We're in the process of remodeling the basement of our 120 year old house. The basement slab is about 4 feet below grade. We don't get much water, just an occasional damp spot on the slab after really heavy rain. But the stone foundation walls do show some efflorescence and some mold, especially below grade.

I know that the only surefire way to eliminate moisture in the basement is to install a french drain system around the perimeter of the house, thus preventing any ground water from getting to it. Due to cost and other factors, this is not a step I'm eager to take right now. However, I am going to be re-landscaping in the spring, and am working out a plan to create an 8 - 10' band of relatively dry ground around the perimeter of the foundation.

Here's what I'm thinking:

Currently there are roofed porches that extend about 8' beyond the foundation off the front and back of the house. I'm also planning to install a concrete or asphalt driveway along one side of the house, which will seal against the foundation. So three sides of the house will be done.

A yard area is on the fourth side of the house. Here I plan to slope the grade away from the house and extend the gutter downspouts out into the yard. In addition, I'm thinking of installing an 8' to 10' wide planter area along the whole length of this side of the house, fed by a drip irrigation system and covered w/a waterproof membrane sealed against the house. This would not prevent all water from getting through. But if done well should transfer 80% or more of surface water out away from house.

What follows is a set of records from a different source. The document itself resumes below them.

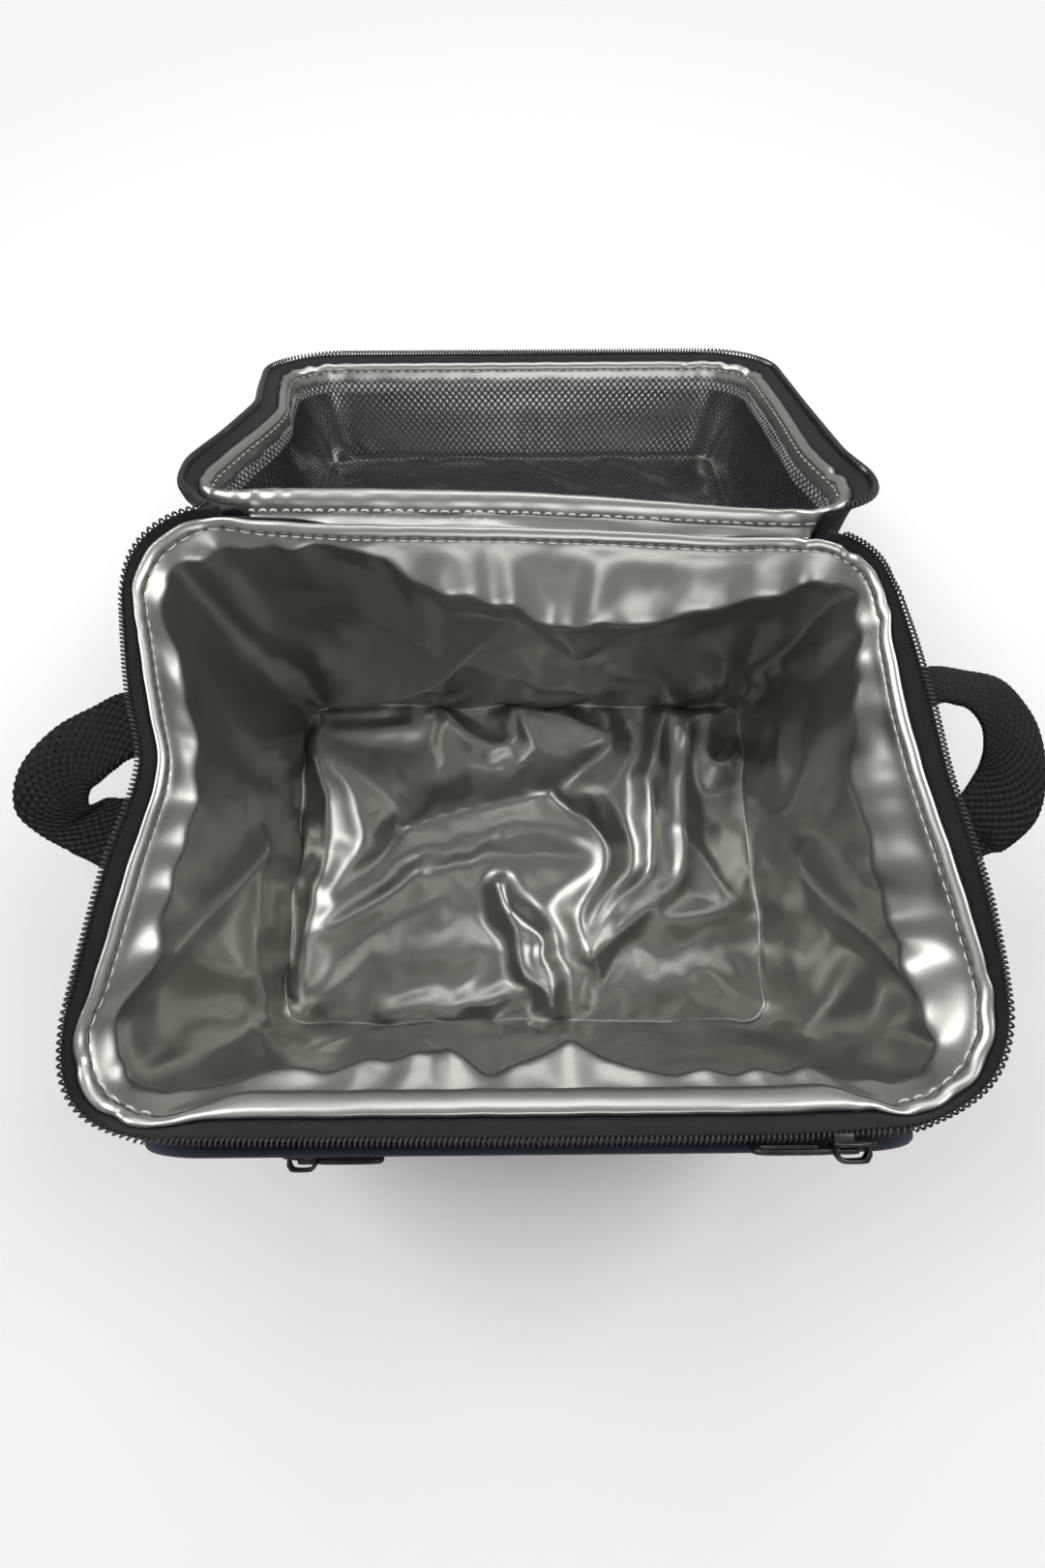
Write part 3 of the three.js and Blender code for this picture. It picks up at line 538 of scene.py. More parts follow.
def smooth_field(shape_u, shape_v, seed, period_u, count=5):
    """Smooth noise on a grid, periodic along u."""
    rng = np.random.default_rng(seed)
    u = np.linspace(0, 1, shape_u, endpoint=not period_u)[:, None]
    v = np.linspace(0, 1, shape_v)[None, :]
    total = np.zeros((shape_u, shape_v))
    for _ in range(count * 6):
        ku, kv = rng.integers(2, count * 3), rng.uniform(-3.5, 3.5)
        size = rng.uniform(0.3, 1) / (1 + 0.12 * ku)
        total += size * np.sin(2 * math.pi * (ku * u + kv * v) + rng.uniform(0, 6.3))
    return total / total.std()


class Box:
    """The place that a film lines. top and low give half length, half width and corner radius."""

    def __init__(self, top, low, z_top, z_low, shift=0.0):
        self.top, self.low, self.z_top, self.z_low = top, low, z_top, z_low
        # The middle of the floor, which may lie behind the middle of the rim
        self.middle = np.array([0.0, shift])

    def plan(self, t):
        """Half length, half width and corner radius at a share t of the way down."""
        (x, y, r), (low_x, low_y, low_r) = self.top, self.low
        return x + (low_x - x) * t, y + (low_y - y) * t, r + (low_r - r) * ease(t)

    def contact(self, points):
        """Puts points that have left the box back onto its wall or floor."""
        t = np.clip((self.z_top - points[:, 2]) / (self.z_top - self.z_low), 0, 1)
        x, y, r = self.plan(t)
        straight, middle = np.stack([x - r, y - r], -1), t[:, None] * self.middle
        off = points[:, :2] - middle
        past = np.maximum(np.abs(off) - straight, 0)
        far = np.hypot(*past.T)
        held = np.sign(off) * (straight + past * (r / np.maximum(far, 1e-9))[:, None]) + middle
        out = points.copy()
        out[:, :2] = np.where((far > r)[:, None] & (past > 0), held, points[:, :2])
        out[:, 2] = np.maximum(out[:, 2], self.z_low)
        return out

    def level_way(self, points):
        """Level unit vectors from the middle of the floor to points."""
        way = points - np.array([*self.middle, 0.0])
        way[..., 2] = 0
        return way / np.linalg.norm(way, axis=-1, keepdims=True)


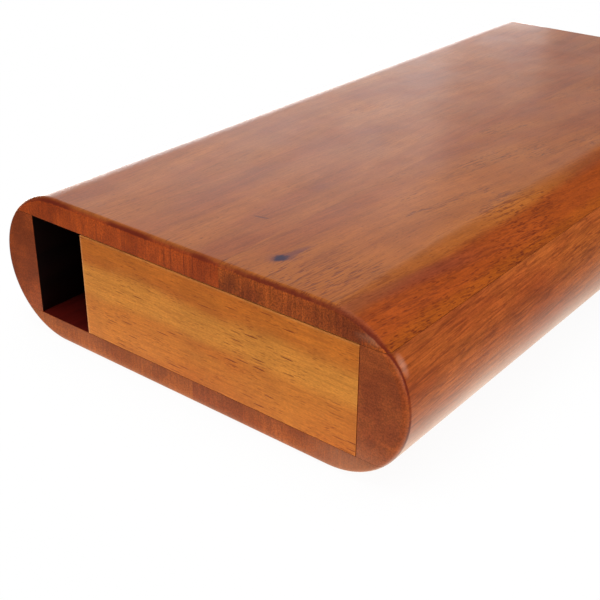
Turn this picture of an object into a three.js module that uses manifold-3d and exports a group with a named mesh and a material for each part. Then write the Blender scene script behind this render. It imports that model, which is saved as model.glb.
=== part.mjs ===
// A travel didgeridoo: one long air channel folded five times inside a flat wooden box.
// The player's lips seal on the turned mouthpiece at one end, and the sound leaves through the
// rectangular outlet at the other. Millimetres, +Z up, lying flat.
// X is the width with the outlet on -X, Y is the length with the bell end on -Y.
// The origin is the middle of the footprint, at the surface that the box lies on.
import * as THREE from 'three';
import { mergeVertices } from 'three/addons/utils/BufferGeometryUtils.js';
import Module from 'manifold-3d';

// The box
const bodyLength = 300;
const boardThickness = 8;
const railWidth = 15.5;
const endRound = 2;
const glueLine = 0.15;

// The folded air channel
const channelCount = 5;
const channelWidth = 22.6;
const channelHeight = 35;
const dividerThickness = 4;
const turnGap = 24;
const bellBlockDepth = 16;
const mouthBlockDepth = 24;

// Seams where two planks are glued edge to edge, measured from the box's middle
const topSeam = 16;
const bottomSeam = 4;

// The turned mouthpiece, and the seat bored for its spigot in the mouth end
const mouthProud = 12;
const lipBore = 30;
const lipWidth = 5.5;
const collarBreak = 1;
const collarLap = 4;
const throatShoulder = 1.3;
const seatWall = 1.2;
const seatFloor = 10;
const spigotClearance = 0.3;

// How finely curves are cut into flats
const sideSegments = 24;
const edgeSegments = 3;
const turnedSegments = 48;
const smallArcSegments = 10;
const funnelSegments = 8;

// Sizes that follow from the ones above
const cavityWidth = channelCount * channelWidth + (channelCount - 1) * dividerThickness;
const bodyWidth = cavityWidth + 2 * railWidth;
const bodyThickness = channelHeight + 2 * boardThickness;
const midHeight = bodyThickness / 2;
const bellFace = -(bodyLength + mouthProud) / 2;
const mouthFace = bellFace + bodyLength;
const cavityStart = bellFace + bellBlockDepth;
const cavityEnd = mouthFace - mouthBlockDepth;
const innerBottom = boardThickness + glueLine;
const innerTop = bodyThickness - boardThickness - glueLine;
const pitch = channelWidth + dividerThickness;
const outletEdge = -cavityWidth / 2 + channelWidth;
const beyond = bodyLength + bodyWidth;

// The mouthpiece stands on the axis of the channel furthest from the outlet.
// Its seat keeps a wall inside the block's height, and stays hidden under the collar.
const mouthX = cavityWidth / 2 - channelWidth / 2;
const throatRadius = channelWidth / 2 - throatShoulder;
const lipRadius = lipWidth / 2;
const lipBoreRadius = lipBore / 2;
const collarRadius = lipBoreRadius + lipWidth;
const funnelTop = mouthProud - lipRadius;
const seatRadius = Math.min(channelHeight / 2 - glueLine - seatWall, collarRadius - collarLap);
const seatDepth = mouthBlockDepth - seatFloor;
const spigotRadius = seatRadius - spigotClearance;
const spigotDepth = seatDepth - glueLine;

const colours = {
  redPlank: { color: 0x9c5430, roughness: 0.38 },
  brownPlank: { color: 0x8c4a2a, roughness: 0.38 },
  rail: { color: 0x93482a, roughness: 0.4 },
  paleBlock: { color: 0xbb7331, roughness: 0.55 },
  channelWood: { color: 0x5a2c1a, roughness: 0.7 },
  turned: { color: 0x8a4526, roughness: 0.35 },
};

const wasm = await Module();
wasm.setup();

// Radius of the mouthpiece's bore at a height above the end face: a smooth funnel, throat to lip.
function funnelRadius(height) {
  const ease = (1 - Math.cos((Math.PI * height) / funnelTop)) / 2;
  return throatRadius + (lipBoreRadius - throatRadius) * ease;
}

function toSolid(geometry) {
  const bare = geometry.clone();
  bare.deleteAttribute('normal');
  bare.deleteAttribute('uv');
  const merged = mergeVertices(bare, 1e-4);
  return new wasm.Manifold(new wasm.Mesh({
    numProp: 3,
    vertProperties: new Float32Array(merged.attributes.position.array),
    triVerts: new Uint32Array(merged.index.array),
  }));
}

function toGeometry(solid) {
  const mesh = solid.getMesh();
  const geometry = new THREE.BufferGeometry();
  geometry.setAttribute('position', new THREE.BufferAttribute(mesh.vertProperties, 3));
  geometry.setIndex(new THREE.BufferAttribute(mesh.triVerts, 1));
  geometry.computeVertexNormals();
  return geometry;
}

function boxBetween(low, high) {
  const size = high.map((value, axis) => value - low[axis]);
  const middle = high.map((value, axis) => (value + low[axis]) / 2);
  return new THREE.BoxGeometry(...size).translate(...middle);
}

// The outside of the whole box: full-round sides, flat top and bottom, and rounded end edges.
function envelope() {
  const section = new THREE.Shape();
  const sideCentre = bodyWidth / 2 - midHeight;
  section.absarc(sideCentre, midHeight, midHeight, -Math.PI / 2, Math.PI / 2);
  section.absarc(-sideCentre, midHeight, midHeight, Math.PI / 2, (3 * Math.PI) / 2);
  const geometry = new THREE.ExtrudeGeometry(section, {
    depth: bodyLength - 2 * endRound,
    curveSegments: sideSegments,
    bevelEnabled: true,
    bevelSize: endRound,
    bevelThickness: endRound,
    bevelOffset: -endRound,
    bevelSegments: edgeSegments,
  });
  // The section's own y becomes the height, and the extrusion runs from the mouth end to the bell.
  const standUp = new THREE.Matrix4().set(1, 0, 0, 0, 0, 0, -1, mouthFace - endRound, 0, 1, 0, 0, 0, 0, 0, 1);
  return toSolid(geometry.applyMatrix4(standUp));
}

// A round hole on the mouthpiece's axis that reaches a depth into the mouth end.
function mouthHole(radius, depth) {
  const hole = new THREE.CylinderGeometry(radius, radius, depth + beyond, turnedSegments);
  return toSolid(hole.translate(mouthX, mouthFace + (beyond - depth) / 2, midHeight));
}

const box = envelope();
const seatHole = mouthHole(seatRadius, seatDepth);
const throatHole = mouthHole(throatRadius, bodyLength);

function cutFromBox(low, high) {
  return box.intersect(toSolid(boxBetween(low, high))).subtract(seatHole);
}

// A top or bottom board is two planks with a seam between them.
function plank(isTop, seam, side) {
  const low = [-beyond, -beyond, isTop ? bodyThickness - boardThickness : -beyond];
  const high = [beyond, beyond, isTop ? beyond : boardThickness];
  if (side === 'left') {
    high[0] = seam - glueLine / 2;
  } else {
    low[0] = seam + glueLine / 2;
  }
  return toGeometry(cutFromBox(low, high));
}

function rail(side) {
  const inner = cavityWidth / 2;
  const low = [side === 'left' ? -beyond : inner, -beyond, innerBottom];
  const high = [side === 'left' ? -inner : beyond, beyond, innerTop];
  return toGeometry(cutFromBox(low, high));
}

// The pale block fills the bell end from the outlet to the far rail.
function bellEndBlock() {
  return boxBetween(
    [outletEdge, bellFace, innerBottom],
    [cavityWidth / 2 - glueLine, cavityStart, innerTop],
  );
}

function mouthEndBlock() {
  const halfWidth = cavityWidth / 2 - glueLine;
  const block = toSolid(boxBetween([-halfWidth, cavityEnd, innerBottom], [halfWidth, mouthFace, innerTop]));
  return toGeometry(block.subtract(seatHole).subtract(throatHole));
}

// A divider is glued to one end block, and its free end is rounded where the air turns round it.
function divider(index) {
  const fromMouth = index % 2 === 1;
  const fixedEnd = fromMouth ? cavityEnd - glueLine : cavityStart + glueLine;
  const freeEnd = fromMouth ? cavityStart + turnGap : cavityEnd - turnGap;
  const middle = cavityWidth / 2 - index * pitch + dividerThickness / 2;
  const nose = dividerThickness / 2;
  const outwards = fromMouth ? -1 : 1;
  const outline = new THREE.Shape();
  outline.moveTo(middle - outwards * nose, fixedEnd);
  outline.lineTo(middle + outwards * nose, fixedEnd);
  const startAngle = fromMouth ? Math.PI : 0;
  outline.absarc(middle, freeEnd - outwards * nose, nose, startAngle, startAngle + Math.PI);
  const strip = new THREE.ExtrudeGeometry(outline, {
    depth: innerTop - innerBottom,
    curveSegments: smallArcSegments,
    bevelEnabled: false,
  });
  return strip.translate(0, 0, innerBottom);
}

// Turned on a lathe: a spigot that goes into the box, a collar that stands on the end face,
// a full-round lip, and a funnel that narrows to the throat.
function mouthpiece() {
  const outline = new THREE.Path();
  const lipCentre = lipBoreRadius + lipRadius;
  outline.moveTo(throatRadius, -spigotDepth);
  outline.lineTo(spigotRadius, -spigotDepth);
  outline.lineTo(spigotRadius, glueLine);
  outline.lineTo(collarRadius - collarBreak, glueLine);
  outline.lineTo(collarRadius, glueLine + collarBreak);
  outline.lineTo(collarRadius, mouthProud - lipRadius);
  const points = outline.getPoints();
  for (let step = 1; step < smallArcSegments; step += 1) {
    const angle = (Math.PI * step) / smallArcSegments;
    points.push(new THREE.Vector2(lipCentre + lipRadius * Math.cos(angle), funnelTop + lipRadius * Math.sin(angle)));
  }
  for (let step = 0; step <= funnelSegments; step += 1) {
    const height = funnelTop * (1 - step / funnelSegments);
    points.push(new THREE.Vector2(funnelRadius(height), height));
  }
  points.push(points[0].clone());
  return new THREE.LatheGeometry(points, turnedSegments);
}

const didgeridoo = new THREE.Group();

function add(name, geometry, finish, position = [0, 0, 0]) {
  const material = new THREE.MeshStandardMaterial({ ...finish, metalness: 0 });
  const mesh = new THREE.Mesh(geometry, material);
  mesh.name = name;
  mesh.position.set(...position);
  didgeridoo.add(mesh);
}

add('top_plank_left', plank(true, topSeam, 'left'), colours.redPlank);
add('top_plank_right', plank(true, topSeam, 'right'), colours.brownPlank);
add('bottom_plank_left', plank(false, bottomSeam, 'left'), colours.brownPlank);
add('bottom_plank_right', plank(false, bottomSeam, 'right'), colours.redPlank);
add('left_rail', rail('left'), colours.rail);
add('right_rail', rail('right'), colours.rail);
add('bell_end_block', bellEndBlock(), colours.paleBlock);
add('mouth_end_block', mouthEndBlock(), colours.paleBlock);
for (let index = 1; index < channelCount; index += 1) {
  add(`channel_divider_${index}`, divider(index), colours.channelWood);
}
add('mouthpiece', mouthpiece(), colours.turned, [mouthX, mouthFace, midHeight]);

export default didgeridoo;
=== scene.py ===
# The looks of a travel didgeridoo: a flat, glued and lacquered wooden box with a folded air channel.
# Every wooden piece is modelled again over its solid with fine curves and eased edges, then finished.
import math
import bpy
from mathutils import Matrix, Vector


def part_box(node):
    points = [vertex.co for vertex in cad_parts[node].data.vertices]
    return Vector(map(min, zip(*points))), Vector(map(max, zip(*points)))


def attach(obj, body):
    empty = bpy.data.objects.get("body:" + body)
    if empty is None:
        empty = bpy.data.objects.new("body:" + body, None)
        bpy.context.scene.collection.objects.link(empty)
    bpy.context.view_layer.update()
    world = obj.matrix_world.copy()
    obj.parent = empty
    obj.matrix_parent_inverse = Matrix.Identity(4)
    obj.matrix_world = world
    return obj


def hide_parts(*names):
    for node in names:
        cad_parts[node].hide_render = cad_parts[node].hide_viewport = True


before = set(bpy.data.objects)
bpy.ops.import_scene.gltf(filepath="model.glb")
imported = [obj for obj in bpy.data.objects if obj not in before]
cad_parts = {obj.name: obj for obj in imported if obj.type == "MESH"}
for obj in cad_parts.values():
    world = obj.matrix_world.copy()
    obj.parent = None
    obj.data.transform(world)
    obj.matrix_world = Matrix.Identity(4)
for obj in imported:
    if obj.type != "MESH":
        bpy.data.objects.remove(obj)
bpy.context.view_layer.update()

mm = 0.001
body = "root"

# How near counts as the same place, how near is merged or flush, and how much of a face's normal has to
# lie along an axis
samePlace = 1e-6
mergeDistance = 1e-5
squarely = 0.9

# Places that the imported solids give, in metres
topLow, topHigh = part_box("top_plank_left")
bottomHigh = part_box("bottom_plank_left")[1]
rightRailLow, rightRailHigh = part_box("right_rail")
bellBlockLow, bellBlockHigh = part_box("bell_end_block")
mouthBlockLow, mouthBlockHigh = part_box("mouth_end_block")
mouthpieceLow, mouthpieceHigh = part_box("mouthpiece")

bellFace = topLow.y
mouthFace = topHigh.y
boxLength = mouthFace - bellFace
boxMiddleY = (mouthFace + bellFace) / 2
thickness = topHigh.z
midHeight = thickness / 2
halfWidth = rightRailHigh.x
topInner = topLow.z
bottomInner = bottomHigh.z
topSeam = (topHigh.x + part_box("top_plank_right")[0].x) / 2
bottomSeam = (bottomHigh.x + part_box("bottom_plank_right")[0].x) / 2
railInner = rightRailLow.x
mouthX = (mouthpieceLow.x + mouthpieceHigh.x) / 2


# Helpers for modelling by hand

def deselectAll():
    if bpy.context.object is not None and bpy.context.object.mode != "OBJECT":
        bpy.ops.object.mode_set(mode="OBJECT")
    bpy.ops.object.select_all(action="DESELECT")


def takeUp(piece):
    # makes one piece the only one selected, and the active one
    deselectAll()
    piece.select_set(True)
    bpy.context.view_layer.objects.active = piece


def editPiece(piece, mode="FACE"):
    takeUp(piece)
    bpy.ops.object.mode_set(mode="EDIT")
    bpy.ops.mesh.select_mode(type=mode)
    bpy.ops.mesh.select_all(action="DESELECT")


def selectAll():
    bpy.ops.mesh.select_all(action="SELECT")


def leaveEdit():
    bpy.ops.object.mode_set(mode="OBJECT")


def selectEdges(piece, test):
    # test reads an edge and its middle
    mesh = piece.data
    bpy.ops.mesh.select_all(action="DESELECT")
    leaveEdit()
    for edge in mesh.edges:
        start, end = (mesh.vertices[index].co for index in edge.vertices)
        edge.select = test(edge, (start + end) / 2)
    bpy.ops.object.mode_set(mode="EDIT")


def settle(piece, name):
    # the finished object sits at the origin, unturned and unscaled
    takeUp(piece)
    bpy.ops.object.transform_apply(location=True, rotation=True, scale=True)
    piece.name = piece.data.name = name
    return piece


def applyModifier(piece, kind, **settings):
    takeUp(piece)
    modifier = piece.modifiers.new(kind.lower(), kind)
    for key, value in settings.items():
        setattr(modifier, key, value)
    bpy.ops.object.modifier_apply(modifier=modifier.name)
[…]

I'm wondering how far this approach seems likely to go toward resolving our basement moisture problem? Are there additional steps I could take (short of installing french drains) that I should consider?


----------



## Rusty Bottoms (Dec 5, 2005)

Your plan sounds good to me. I have big water issues in my basement, but I'm doing everything you said, regrading away from the house, and french drains.-Rusty


----------